> [Collected material]
— Start —
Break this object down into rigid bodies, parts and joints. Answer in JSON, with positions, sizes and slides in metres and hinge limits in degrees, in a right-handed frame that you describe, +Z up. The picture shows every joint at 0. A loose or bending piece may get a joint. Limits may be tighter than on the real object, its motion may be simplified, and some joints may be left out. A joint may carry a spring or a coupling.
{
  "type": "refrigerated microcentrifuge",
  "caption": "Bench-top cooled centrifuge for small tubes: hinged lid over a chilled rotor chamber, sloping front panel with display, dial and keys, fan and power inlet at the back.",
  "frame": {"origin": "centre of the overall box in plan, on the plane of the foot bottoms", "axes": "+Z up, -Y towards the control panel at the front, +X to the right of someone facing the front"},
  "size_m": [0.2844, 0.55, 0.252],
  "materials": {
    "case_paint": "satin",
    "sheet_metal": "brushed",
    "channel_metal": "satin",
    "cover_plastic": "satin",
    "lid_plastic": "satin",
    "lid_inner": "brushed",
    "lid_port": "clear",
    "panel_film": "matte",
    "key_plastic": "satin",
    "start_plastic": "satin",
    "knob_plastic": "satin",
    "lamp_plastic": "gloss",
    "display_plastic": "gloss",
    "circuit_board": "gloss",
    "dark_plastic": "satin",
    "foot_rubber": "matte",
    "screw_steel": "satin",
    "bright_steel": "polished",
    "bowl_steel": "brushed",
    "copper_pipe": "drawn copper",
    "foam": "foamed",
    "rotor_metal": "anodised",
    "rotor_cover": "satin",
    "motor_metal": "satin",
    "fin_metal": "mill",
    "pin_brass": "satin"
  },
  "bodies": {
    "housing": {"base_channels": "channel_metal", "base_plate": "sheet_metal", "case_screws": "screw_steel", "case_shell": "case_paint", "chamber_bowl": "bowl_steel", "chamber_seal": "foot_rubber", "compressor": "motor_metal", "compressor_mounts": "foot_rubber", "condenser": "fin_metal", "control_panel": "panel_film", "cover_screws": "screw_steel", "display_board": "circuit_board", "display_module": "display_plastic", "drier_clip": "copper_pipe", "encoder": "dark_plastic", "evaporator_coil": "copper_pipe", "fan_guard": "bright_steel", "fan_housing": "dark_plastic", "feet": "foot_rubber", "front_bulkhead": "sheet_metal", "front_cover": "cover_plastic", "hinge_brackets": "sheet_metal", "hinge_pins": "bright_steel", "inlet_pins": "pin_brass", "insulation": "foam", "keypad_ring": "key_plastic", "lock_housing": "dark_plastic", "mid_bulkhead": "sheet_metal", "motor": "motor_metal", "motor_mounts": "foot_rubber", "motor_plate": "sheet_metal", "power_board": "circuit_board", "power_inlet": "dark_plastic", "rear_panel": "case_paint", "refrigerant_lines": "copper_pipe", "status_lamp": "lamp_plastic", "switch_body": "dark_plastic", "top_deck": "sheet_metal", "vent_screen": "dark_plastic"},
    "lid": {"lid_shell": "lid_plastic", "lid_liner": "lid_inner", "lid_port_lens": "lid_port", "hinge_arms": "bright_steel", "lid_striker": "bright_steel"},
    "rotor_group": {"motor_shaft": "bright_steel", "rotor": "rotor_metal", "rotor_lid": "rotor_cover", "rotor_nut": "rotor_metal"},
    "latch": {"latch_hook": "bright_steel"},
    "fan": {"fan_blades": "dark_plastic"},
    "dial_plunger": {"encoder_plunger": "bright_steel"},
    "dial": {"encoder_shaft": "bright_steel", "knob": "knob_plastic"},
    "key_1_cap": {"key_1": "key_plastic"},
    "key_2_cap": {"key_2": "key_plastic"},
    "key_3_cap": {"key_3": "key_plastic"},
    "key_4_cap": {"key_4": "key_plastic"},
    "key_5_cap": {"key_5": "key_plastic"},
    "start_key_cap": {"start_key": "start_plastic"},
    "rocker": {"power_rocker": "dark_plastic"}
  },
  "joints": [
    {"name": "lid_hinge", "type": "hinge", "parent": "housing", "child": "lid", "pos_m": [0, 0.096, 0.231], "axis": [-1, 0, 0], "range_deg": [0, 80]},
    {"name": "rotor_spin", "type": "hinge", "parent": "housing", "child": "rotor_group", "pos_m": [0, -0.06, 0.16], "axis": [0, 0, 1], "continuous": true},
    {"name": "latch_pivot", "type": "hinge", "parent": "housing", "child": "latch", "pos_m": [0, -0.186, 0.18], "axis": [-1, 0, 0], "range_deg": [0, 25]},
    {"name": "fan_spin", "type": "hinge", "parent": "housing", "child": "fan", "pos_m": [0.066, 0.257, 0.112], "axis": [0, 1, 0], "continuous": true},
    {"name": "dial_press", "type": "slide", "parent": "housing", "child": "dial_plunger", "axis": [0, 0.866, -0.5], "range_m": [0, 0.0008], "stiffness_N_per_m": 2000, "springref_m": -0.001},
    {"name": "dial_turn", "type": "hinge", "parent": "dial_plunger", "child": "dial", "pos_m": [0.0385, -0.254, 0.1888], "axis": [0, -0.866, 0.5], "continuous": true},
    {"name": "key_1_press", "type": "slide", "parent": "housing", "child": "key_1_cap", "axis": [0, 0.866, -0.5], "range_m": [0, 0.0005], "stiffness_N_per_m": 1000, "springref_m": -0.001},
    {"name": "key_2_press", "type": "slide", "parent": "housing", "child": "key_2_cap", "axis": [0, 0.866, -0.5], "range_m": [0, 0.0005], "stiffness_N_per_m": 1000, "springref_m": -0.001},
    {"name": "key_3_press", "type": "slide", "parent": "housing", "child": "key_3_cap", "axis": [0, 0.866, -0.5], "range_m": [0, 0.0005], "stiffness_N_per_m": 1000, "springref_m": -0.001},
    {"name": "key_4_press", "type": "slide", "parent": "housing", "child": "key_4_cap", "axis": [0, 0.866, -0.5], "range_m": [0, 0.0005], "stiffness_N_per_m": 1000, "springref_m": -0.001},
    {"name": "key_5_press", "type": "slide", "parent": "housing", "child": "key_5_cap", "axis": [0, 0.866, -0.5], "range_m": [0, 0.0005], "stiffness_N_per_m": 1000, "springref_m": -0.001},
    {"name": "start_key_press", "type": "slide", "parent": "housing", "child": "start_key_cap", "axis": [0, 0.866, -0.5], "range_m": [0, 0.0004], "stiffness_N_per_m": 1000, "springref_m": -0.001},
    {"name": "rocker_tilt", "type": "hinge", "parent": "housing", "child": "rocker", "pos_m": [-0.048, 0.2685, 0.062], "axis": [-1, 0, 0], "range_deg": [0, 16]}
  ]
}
— End —
> [Exercise objective]
Output all of the data again. Match it exactly.

> [Complete output]
Break this object down into rigid bodies, parts and joints. Answer in JSON, with positions, sizes and slides in metres and hinge limits in degrees, in a right-handed frame that you describe, +Z up. The picture shows every joint at 0. A loose or bending piece may get a joint. Limits may be tighter than on the real object, its motion may be simplified, and some joints may be left out. A joint may carry a spring or a coupling.
{
  "type": "refrigerated microcentrifuge",
  "caption": "Bench-top cooled centrifuge for small tubes: hinged lid over a chilled rotor chamber, sloping front panel with display, dial and keys, fan and power inlet at the back.",
  "frame": {"origin": "centre of the overall box in plan, on the plane of the foot bottoms", "axes": "+Z up, -Y towards the control panel at the front, +X to the right of someone facing the front"},
  "size_m": [0.2844, 0.55, 0.252],
  "materials": {
    "case_paint": "satin",
    "sheet_metal": "brushed",
    "channel_metal": "satin",
    "cover_plastic": "satin",
    "lid_plastic": "satin",
    "lid_inner": "brushed",
    "lid_port": "clear",
    "panel_film": "matte",
    "key_plastic": "satin",
    "start_plastic": "satin",
    "knob_plastic": "satin",
    "lamp_plastic": "gloss",
    "display_plastic": "gloss",
    "circuit_board": "gloss",
    "dark_plastic": "satin",
    "foot_rubber": "matte",
    "screw_steel": "satin",
    "bright_steel": "polished",
    "bowl_steel": "brushed",
    "copper_pipe": "drawn copper",
    "foam": "foamed",
    "rotor_metal": "anodised",
    "rotor_cover": "satin",
    "motor_metal": "satin",
    "fin_metal": "mill",
    "pin_brass": "satin"
  },
  "bodies": {
    "housing": {"base_channels": "channel_metal", "base_plate": "sheet_metal", "case_screws": "screw_steel", "case_shell": "case_paint", "chamber_bowl": "bowl_steel", "chamber_seal": "foot_rubber", "compressor": "motor_metal", "compressor_mounts": "foot_rubber", "condenser": "fin_metal", "control_panel": "panel_film", "cover_screws": "screw_steel", "display_board": "circuit_board", "display_module": "display_plastic", "drier_clip": "copper_pipe", "encoder": "dark_plastic", "evaporator_coil": "copper_pipe", "fan_guard": "bright_steel", "fan_housing": "dark_plastic", "feet": "foot_rubber", "front_bulkhead": "sheet_metal", "front_cover": "cover_plastic", "hinge_brackets": "sheet_metal", "hinge_pins": "bright_steel", "inlet_pins": "pin_brass", "insulation": "foam", "keypad_ring": "key_plastic", "lock_housing": "dark_plastic", "mid_bulkhead": "sheet_metal", "motor": "motor_metal", "motor_mounts": "foot_rubber", "motor_plate": "sheet_metal", "power_board": "circuit_board", "power_inlet": "dark_plastic", "rear_panel": "case_paint", "refrigerant_lines": "copper_pipe", "status_lamp": "lamp_plastic", "switch_body": "dark_plastic", "top_deck": "sheet_metal", "vent_screen": "dark_plastic"},
    "lid": {"lid_shell": "lid_plastic", "lid_liner": "lid_inner", "lid_port_lens": "lid_port", "hinge_arms": "bright_steel", "lid_striker": "bright_steel"},
    "rotor_group": {"motor_shaft": "bright_steel", "rotor": "rotor_metal", "rotor_lid": "rotor_cover", "rotor_nut": "rotor_metal"},
    "latch": {"latch_hook": "bright_steel"},
    "fan": {"fan_blades": "dark_plastic"},
    "dial_plunger": {"encoder_plunger": "bright_steel"},
    "dial": {"encoder_shaft": "bright_steel", "knob": "knob_plastic"},
    "key_1_cap": {"key_1": "key_plastic"},
    "key_2_cap": {"key_2": "key_plastic"},
    "key_3_cap": {"key_3": "key_plastic"},
    "key_4_cap": {"key_4": "key_plastic"},
    "key_5_cap": {"key_5": "key_plastic"},
    "start_key_cap": {"start_key": "start_plastic"},
    "rocker": {"power_rocker": "dark_plastic"}
  },
  "joints": [
    {"name": "lid_hinge", "type": "hinge", "parent": "housing", "child": "lid", "pos_m": [0, 0.096, 0.231], "axis": [-1, 0, 0], "range_deg": [0, 80]},
    {"name": "rotor_spin", "type": "hinge", "parent": "housing", "child": "rotor_group", "pos_m": [0, -0.06, 0.16], "axis": [0, 0, 1], "continuous": true},
    {"name": "latch_pivot", "type": "hinge", "parent": "housing", "child": "latch", "pos_m": [0, -0.186, 0.18], "axis": [-1, 0, 0], "range_deg": [0, 25]},
    {"name": "fan_spin", "type": "hinge", "parent": "housing", "child": "fan", "pos_m": [0.066, 0.257, 0.112], "axis": [0, 1, 0], "continuous": true},
    {"name": "dial_press", "type": "slide", "parent": "housing", "child": "dial_plunger", "axis": [0, 0.866, -0.5], "range_m": [0, 0.0008], "stiffness_N_per_m": 2000, "springref_m": -0.001},
    {"name": "dial_turn", "type": "hinge", "parent": "dial_plunger", "child": "dial", "pos_m": [0.0385, -0.254, 0.1888], "axis": [0, -0.866, 0.5], "continuous": true},
    {"name": "key_1_press", "type": "slide", "parent": "housing", "child": "key_1_cap", "axis": [0, 0.866, -0.5], "range_m": [0, 0.0005], "stiffness_N_per_m": 1000, "springref_m": -0.001},
    {"name": "key_2_press", "type": "slide", "parent": "housing", "child": "key_2_cap", "axis": [0, 0.866, -0.5], "range_m": [0, 0.0005], "stiffness_N_per_m": 1000, "springref_m": -0.001},
    {"name": "key_3_press", "type": "slide", "parent": "housing", "child": "key_3_cap", "axis": [0, 0.866, -0.5], "range_m": [0, 0.0005], "stiffness_N_per_m": 1000, "springref_m": -0.001},
    {"name": "key_4_press", "type": "slide", "parent": "housing", "child": "key_4_cap", "axis": [0, 0.866, -0.5], "range_m": [0, 0.0005], "stiffness_N_per_m": 1000, "springref_m": -0.001},
    {"name": "key_5_press", "type": "slide", "parent": "housing", "child": "key_5_cap", "axis": [0, 0.866, -0.5], "range_m": [0, 0.0005], "stiffness_N_per_m": 1000, "springref_m": -0.001},
    {"name": "start_key_press", "type": "slide", "parent": "housing", "child": "start_key_cap", "axis": [0, 0.866, -0.5], "range_m": [0, 0.0004], "stiffness_N_per_m": 1000, "springref_m": -0.001},
    {"name": "rocker_tilt", "type": "hinge", "parent": "housing", "child": "rocker", "pos_m": [-0.048, 0.2685, 0.062], "axis": [-1, 0, 0], "range_deg": [0, 16]}
  ]
}